The Ninth Circuit held that res judicata did not bar the plaintiff from litigating the remaining federal claims in district court. Because the district court retained jurisdiction over the federal claims, the plaintiff could not have asserted them in the arbitration proceeding. Therefore, the arbitral judgment had no effect on the federal claims. Id. at 1321.
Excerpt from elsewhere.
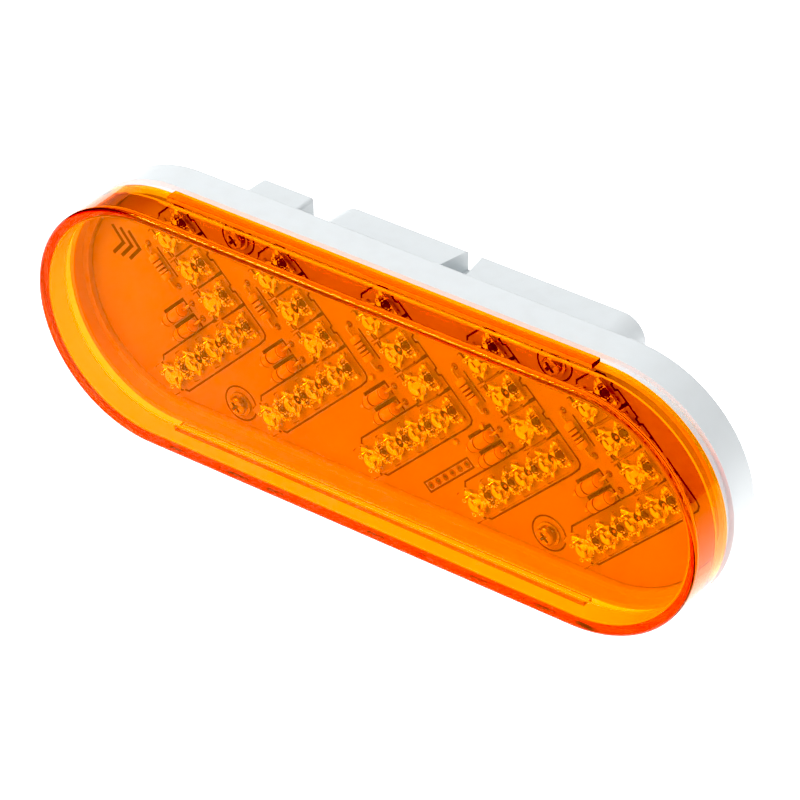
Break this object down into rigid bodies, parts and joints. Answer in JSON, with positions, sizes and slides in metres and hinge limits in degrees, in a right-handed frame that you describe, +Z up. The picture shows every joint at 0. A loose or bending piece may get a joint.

We review the district court's injunction for abuse of discretion. See Delta Air Lines, Inc. v. McCoy Restaurants, Inc., 708 F.2d 582, 587 (11th Cir. 1983); Tai Ping, 731 F.2d at 1146. The district court was in the best position to decide whether the arbitration proceedings jeopardized its prior judgment. See Delta, 708 F.2d at 586. It did not abuse its discretion by concluding an injunction was necessary.
In a separate appeal, plaintiffs challenge the costs awarded to defendant. Because the district court neither abused nor failed to use its discretion in awarding costs to defendant, we affirm its award.